◆ SHORT EXERCISE: Each line from the one containing "obj.matrix_parent_inverse = Matrix.Identity(4)" through the one containing "sensor_width_mm = 36.0" is to be retyped exactly, both end lines included, and all other lines left out.

_ _ _ _

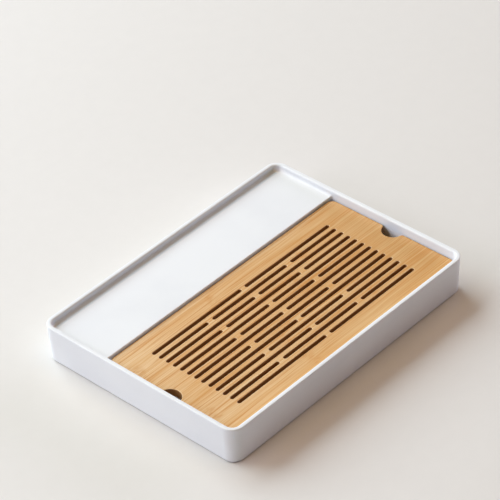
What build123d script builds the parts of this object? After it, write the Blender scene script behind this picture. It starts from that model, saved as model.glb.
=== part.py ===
from build123d import *

import os
from math import radians, tan

# A tea tray for the gongfu style of brewing: one white moulding with a raised dry shelf and a
# water well, a slotted bamboo board that lies in the well and lifts out, and four rubber feet.
# Millimetres and degrees. Origin at the bottom centre, X along the length, Y from the well
# towards the dry shelf, Z up.

# Tray moulding, outside
tray_length = 340.0
tray_width = 250.0
tray_height = 42.3
corner_radius = 14.0
outer_draft = 2.7
rim_outer_rounding = 1.2
rim_inner_rounding = 1.8
base_edge_chamfer = 0.9

# Tray moulding, basin inside the rim
rim_thickness = 5.2
basin_corner_radius = 8.0
inner_draft = 1.5
shelf_depth = 6.3
shelf_width = 75.0
shelf_thickness = 3.5
shelf_edge_rounding = 0.8
inside_fillet = 3.0

# Tray moulding, water well
floor_thickness = 3.0
rest_rib_width = 5.0
rest_rib_bearing = 4.0
rest_rib_chamfer = 1.0
side_rest_spacing = 108.0
end_rest_spacing = 104.0

# Tray moulding, underside
skirt_base_thickness = 3.0
step_wall_thickness = 3.5
inside_corner_chamfer = 3.0
stiffener_count = 3
stiffener_spacing = 84.0
stiffener_depth = 6.0
stiffener_thickness = 2.2
underside_step = 1.0
underside_land = 8.0

# Bamboo drain board
board_thickness = 9.0
board_drop = 2.8
board_side_gap = 1.1
board_end_gap = 2.0
board_corner_radius = 7.5
board_edge_chamfer = 0.6

# Slots through the board
slot_rows = 13
slot_pitch = 9.1
slot_width = 4.1
slot_end_margin = 35.0
centre_bridge = 7.2
outer_bridge = 8.0
middle_slot_length = 106.0

# Finger notches in the ends of the board
notch_radius = 11.5
notch_shoulder = 3.0

# Rubber feet and their seats
foot_diameter = 16.0
foot_thickness = 2.0
foot_projection = 0.8
foot_inset = 26.0
foot_clearance = 0.2
foot_boss_wall = 2.0
foot_post_wall = 5.2

# How far a cutter runs past the face that it opens
cut_overrun = 2.0


def drawn_in(draft, drop):
    """How far a drafted wall has come in over a drop."""
    return drop * tan(radians(draft))


# Levels
shelf_level = tray_height - shelf_depth
shelf_underside = shelf_level - shelf_thickness
board_top = shelf_level - board_drop
board_underside = board_top - board_thickness
skirt_base = foot_projection
floor_underside = skirt_base + underside_step
floor_level = floor_underside + floor_thickness

# Outside outline, at the rim and at the base
half_length = tray_length / 2
half_width = tray_width / 2
base_draw = drawn_in(outer_draft, tray_height - skirt_base)
base_half_length = half_length - base_draw
base_half_width = half_width - base_draw

# Basin wall at the rim, and the lip of the well at shelf level
basin_half_length = half_length - rim_thickness
basin_half_width = half_width - rim_thickness
shelf_lip = basin_half_width - drawn_in(inner_draft, shelf_depth) - shelf_width

# Well walls at the level of the board's top
board_level_draw = drawn_in(inner_draft, tray_height - board_top)
well_half_length = basin_half_length - board_level_draw
well_front = -basin_half_width + board_level_draw
well_back = shelf_lip - drawn_in(inner_draft, shelf_level - board_top)

# Drain board, in the well with a gap all round
board_length = 2 * (well_half_length - board_end_gap)
board_front = well_front + board_side_gap
board_back = well_back - board_side_gap
board_width = board_back - board_front
board_centre = (board_front + board_back) / 2

# Feet, their seats and their bosses
foot_x = base_half_length - foot_inset
foot_y = base_half_width - foot_inset
foot_places = {
    "foot_front_left": (-foot_x, -foot_y),
    "foot_front_right": (foot_x, -foot_y),
    "foot_back_left": (-foot_x, foot_y),
    "foot_back_right": (foot_x, foot_y),
}
foot_seat_radius = foot_diameter / 2 + foot_clearance
foot_boss_side = 2 * (foot_seat_radius + foot_boss_wall)
foot_core_side = foot_boss_side - 2 * foot_post_wall


def plan_rectangle(low, high):
    """A flat rectangle from one corner of its plan to the other."""
    centre = Pos((low[0] + high[0]) / 2, (low[1] + high[1]) / 2)
    return centre * Rectangle(high[0] - low[0], high[1] - low[1])


def upright_block(low, high, level, height):
    """A block from one corner of its plan to the other, standing on a level."""
    return extrude(Pos(0, 0, level) * plan_rectangle(low, high), height)


def drafted_down(outline, level, depth, draft):
    """A solid from an outline downwards, narrowing as it goes."""
    return extrude(Pos(0, 0, level) * outline, depth, dir=(0, 0, -1), taper=draft)


def drafted_up(outline, level, height, draft):
    """A solid from an outline upwards, narrowing as it goes."""
    return extrude(Pos(0, 0, level) * outline, height, dir=(0, 0, 1), taper=draft)


def bottom_edges(solid):
    """The edges round the lowest face."""
    return solid.edges().group_by(Axis.Z)[0]


def top_edges(solid):
    """The edges round the highest face."""
    return solid.edges().group_by(Axis.Z)[-1]


def skirt_block():
    """The outside of the tray as a solid, drafted towards the base."""
    outline = RectangleRounded(tray_length, tray_width, corner_radius)
    block = drafted_down(outline, tray_height, tray_height - skirt_base, outer_draft)
    block = fillet(top_edges(block), rim_outer_rounding)
    return chamfer(bottom_edges(block), base_edge_chamfer)


def shelf_block():
    """What the dry shelf leaves standing: its drafted step down to the well and its eased lip."""
    foot = shelf_lip - drawn_in(inner_draft, shelf_level - floor_underside)
    corners = [
        (foot, floor_underside),
        (shelf_lip, shelf_level),
        (half_width, shelf_level),
        (half_width, floor_underside),
    ]
    profile = make_face(Polyline(*corners, close=True))
    block = extrude(Plane.YZ * profile, half_length, both=True)
    lip = top_edges(block).filter_by(Axis.X).sort_by(Axis.Y)[0]
    return fillet(lip, shelf_edge_rounding)


def rest_rib(reach):
    """One rib that the board rests on, standing on the well floor and reaching along +X."""
    root = floor_level - floor_thickness / 2
    low = (-rim_thickness, -rest_rib_width / 2)
    high = (reach, rest_rib_width / 2)
    rib = upright_block(low, high, root, board_underside - root)
    free_corners = rib.edges().filter_by(Axis.Z).group_by(Axis.X)[-1]
    return chamfer(free_corners, rest_rib_chamfer)


def rest_ribs():
    """The ribs round the well: three on each long wall, two on each end, clear of the notches."""
    side_rib = rest_rib(board_side_gap + rest_rib_bearing)
    end_rib = rest_rib(board_end_gap + rest_rib_bearing)
    ribs = []
    for step in (-1, 0, 1):
        x = step * side_rest_spacing
        ribs.append(Pos(x, well_front, 0) * Rot(0, 0, 90) * side_rib)
        ribs.append(Pos(x, well_back, 0) * Rot(0, 0, -90) * side_rib)
    for step in (-1, 1):
        y = board_centre + step * end_rest_spacing / 2
        ribs.append(Pos(-well_half_length, y, 0) * end_rib)
        ribs.append(Pos(well_half_length, y, 0) * Rot(0, 0, 180) * end_rib)
    return ribs


def inner_space():
    """The basin and the well in one, with a rolling fillet round the shelf and the well floor."""
    outline = RectangleRounded(2 * basin_half_length, 2 * basin_half_width, basin_corner_radius)
    space = drafted_down(outline, tray_height, tray_height - floor_level, inner_draft)
    space -= shelf_block()
    foot_of_back_wall = space.faces().sort_by(Axis.Y)[-1].edges().sort_by(Axis.Z)[0]
    space = fillet([foot_of_back_wall, *bottom_edges(space)], inside_fillet)
    return space.cut(*rest_ribs())


def foot_boss(height):
    """The square boss that carries a foot, wider towards its root."""
    root_side = foot_boss_side + 2 * drawn_in(inner_draft, height)
    return drafted_down(Rectangle(root_side, root_side), skirt_base + height, height, inner_draft)


def foot_pocket():
    """The seat of a foot, sunk into its boss."""
    depth = foot_thickness - foot_projection + cut_overrun
    pocket = Cylinder(foot_seat_radius, depth, align=(Align.CENTER, Align.CENTER, Align.MAX))
    return Pos(0, 0, foot_thickness) * pocket


def post_core():
    """The hollow inside a long foot post, which keeps it about as thick as the other walls."""
    outline = Rectangle(foot_core_side, foot_core_side)
    return drafted_up(outline, foot_thickness, shelf_underside - foot_thickness, inner_draft)


def shelf_hollow():
    """The open space under the dry shelf, with its stiffening ribs and foot posts left standing."""
    height = shelf_underside - skirt_base
    well_face = shelf_lip - drawn_in(inner_draft, shelf_thickness)
    low = (
        -base_half_length + skirt_base_thickness,
        well_face + step_wall_thickness - drawn_in(inner_draft, height),
    )
    high = (base_half_length - skirt_base_thickness, base_half_width - skirt_base_thickness)
    outline = plan_rectangle(low, high)
    outline = chamfer(outline.vertices().group_by(Axis.Y)[0], inside_corner_chamfer)
    back_radius = corner_radius - base_draw - skirt_base_thickness
    outline = fillet(outline.vertices().group_by(Axis.Y)[-1], back_radius)
    space = drafted_up(outline, skirt_base, height, inner_draft)
    first_rib = -stiffener_spacing * (stiffener_count - 1) / 2
    for number in range(stiffener_count):
        x = first_rib + number * stiffener_spacing
        rib_low = (x - stiffener_thickness / 2, low[1])
        rib_high = (x + stiffener_thickness / 2, high[1])
        space -= upright_block(rib_low, rib_high, shelf_underside - stiffener_depth, stiffener_depth)
    for x in (-foot_x, foot_x):
        space -= Pos(x, foot_y, 0) * foot_boss(height)
    return space


def underside_recess():
    """The shallow step under the well floor, which leaves a land to stand round it."""
    low = (-base_half_length + underside_land, -base_half_width + underside_land)
    high = (base_half_length - underside_land, shelf_lip - underside_land)
    outline = plan_rectangle(low, high)
    outline = chamfer(outline.vertices(), inside_corner_chamfer)
    recess = extrude(Pos(0, 0, skirt_base) * outline, underside_step)
    for x in (-foot_x, foot_x):
        recess -= Pos(x, -foot_y, 0) * foot_boss(underside_step)
    return recess


def tray_body():
    """The whole moulding."""
    body = skirt_block() - inner_space()
    rim = body.faces().sort_by(Axis.Z)[-1]
    body = fillet(rim.inner_wires()[0].edges(), rim_inner_rounding)
    pockets = [Pos(x, y, 0) * foot_pocket() for x, y in foot_places.values()]
    cores = [Pos(x, foot_y, 0) * post_core() for x in (-foot_x, foot_x)]
    return body.cut(shelf_hollow(), underside_recess(), *pockets, *cores)


def slot_spans(row):
    """The ends of the slots in one row: rows with two slots and rows with three take turns."""
    field_end = board_length / 2 - slot_end_margin
    if row % 2 == 0:
        inner = centre_bridge / 2
        return [(-field_end, -inner), (inner, field_end)]
    middle = middle_slot_length / 2
    inner = middle + outer_bridge
    return [(-field_end, -inner), (-middle, middle), (inner, field_end)]


def slot_cutter(start, end, y):
    """One round-ended slot, tall enough to run through the board."""
    slot = extrude(SlotOverall(end - start, slot_width), board_thickness + cut_overrun, both=True)
    return Pos((start + end) / 2, y, board_top) * slot


def board_outline():
    """The board seen from above, with a finger notch in each end."""
    outline = RectangleRounded(board_length, board_width, board_corner_radius)
    for side in (-1, 1):
        outline -= Pos(side * board_length / 2, 0) * Rot(0, 0, 90) * Circle(notch_radius)
    shoulders = [corner for corner in outline.vertices() if abs(corner.Y) < notch_radius + notch_shoulder]
    return Pos(0, board_centre) * fillet(shoulders, notch_shoulder)


def drain_board():
    """The bamboo board with its staggered slots."""
    board = extrude(Pos(0, 0, board_underside) * board_outline(), board_thickness)
    board = chamfer(top_edges(board) + bottom_edges(board), board_edge_chamfer)
    first_row = board_centre + slot_pitch * (slot_rows - 1) / 2
    cutters = []
    for row in range(slot_rows):
        y = first_row - row * slot_pitch
        for start, end in slot_spans(row):
            cutters.append(slot_cutter(start, end, y))
    return board.cut(*cutters)


def rubber_foot():
    """One round foot."""
    return Cylinder(foot_diameter / 2, foot_thickness, align=(Align.CENTER, Align.CENTER, Align.MIN))


def write(name, shape):
    shape.label = name
    export_step(shape, os.path.join("parts", name + ".step"))


os.makedirs("parts", exist_ok=True)
write("tray_body", tray_body())
write("drain_board", drain_board())
for place_name, (place_x, place_y) in foot_places.items():
    write(place_name, Pos(place_x, place_y, 0) * rubber_foot())
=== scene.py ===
import math

import bpy
from mathutils import Matrix, Vector


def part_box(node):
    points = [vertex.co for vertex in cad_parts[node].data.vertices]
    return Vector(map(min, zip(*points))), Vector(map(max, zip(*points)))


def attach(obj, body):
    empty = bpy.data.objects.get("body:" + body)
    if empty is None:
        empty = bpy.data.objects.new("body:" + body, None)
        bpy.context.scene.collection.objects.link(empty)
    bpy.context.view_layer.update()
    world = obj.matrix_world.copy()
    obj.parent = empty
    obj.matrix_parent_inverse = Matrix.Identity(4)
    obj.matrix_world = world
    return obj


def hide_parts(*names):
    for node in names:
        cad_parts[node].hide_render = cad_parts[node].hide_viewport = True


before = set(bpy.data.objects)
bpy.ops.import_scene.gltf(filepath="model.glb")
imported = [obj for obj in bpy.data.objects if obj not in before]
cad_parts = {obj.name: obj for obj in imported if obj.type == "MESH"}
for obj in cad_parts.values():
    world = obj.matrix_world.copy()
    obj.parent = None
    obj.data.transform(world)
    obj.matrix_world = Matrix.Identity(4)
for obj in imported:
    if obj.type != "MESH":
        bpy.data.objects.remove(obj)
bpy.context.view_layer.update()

# Lengths are in metres, angles in degrees, colours linear. The frame's origin is the bottom
# centre of the tray, X along its length, Y from the well to the dry shelf, Z up.

# Camera, worked out from the tray's straight edges in the photograph
camera_place = Vector((-1.5092, -1.4390, 1.7369))
camera_azimuth = -46.28
camera_elevation = 38.30
camera_roll = -2.90
camera_near = 0.05
camera_far = 20.0
frame_pixels = 500
focal_pixels = 2771.2
frame_shift_pixels = -0.55
sensor_width_mm = 36.0

# Lamps: a wide window behind the tray, a softer one at its near end, a low wall to the right and a
# warm ceiling. Each has a name, azimuth, elevation, width and height, watts and colour.
lamp_distance = 9.0
lamps = (
    ("window", 187, 36, (10.4, 6.8), 1373, (0.795, 0.924, 1.0)),
    ("side_window", 253, 27, (5.8, 5.0), 309, (0.89, 0.855, 1.0)),
    ("right_wall", 78, 16, (10.8, 3.2), 395, (0.828, 0.783, 1.0)),
    ("ceiling", 0, 85, (9.0, 9.0), 247, (1.0, 0.619, 0.154)),
)
sky_colour = (1.0, 0.86, 0.80)
sky_strength = 0.01

# Parts of a noise's range that are stretched to the whole, detail of a mottle, depth of fine bumps
noise_span = (0.35, 0.65)
wide_noise_span = (0.3, 0.7)
mottle_detail = 3.0
bump_depth = 0.0002

# Floor
floor_half_size = 3.0
floor_light_colour = (0.760, 0.735, 0.706)
# painted shade: the floor's colour darkens towards the front and right where the light falls off
floor_painted_shade_colour = (0.672, 0.643, 0.612)
floor_fall_start = -0.35
floor_fall_end = 0.75
floor_roughness = 0.85
pulp_scale = 55.0
pulp_detail = 4.0
pulp_crispness = 0.6
pulp_shade = 0.985
pulp_bump = 0.15
pulp_depth = 0.001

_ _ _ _

◆ RESPONSE TO THIS EXERCISE:
    obj.matrix_parent_inverse = Matrix.Identity(4)
    obj.matrix_world = world
    return obj


def hide_parts(*names):
    for node in names:
        cad_parts[node].hide_render = cad_parts[node].hide_viewport = True


before = set(bpy.data.objects)
bpy.ops.import_scene.gltf(filepath="model.glb")
imported = [obj for obj in bpy.data.objects if obj not in before]
cad_parts = {obj.name: obj for obj in imported if obj.type == "MESH"}
for obj in cad_parts.values():
    world = obj.matrix_world.copy()
    obj.parent = None
    obj.data.transform(world)
    obj.matrix_world = Matrix.Identity(4)
for obj in imported:
    if obj.type != "MESH":
        bpy.data.objects.remove(obj)
bpy.context.view_layer.update()

# Lengths are in metres, angles in degrees, colours linear. The frame's origin is the bottom
# centre of the tray, X along its length, Y from the well to the dry shelf, Z up.

# Camera, worked out from the tray's straight edges in the photograph
camera_place = Vector((-1.5092, -1.4390, 1.7369))
camera_azimuth = -46.28
camera_elevation = 38.30
camera_roll = -2.90
camera_near = 0.05
camera_far = 20.0
frame_pixels = 500
focal_pixels = 2771.2
frame_shift_pixels = -0.55
sensor_width_mm = 36.0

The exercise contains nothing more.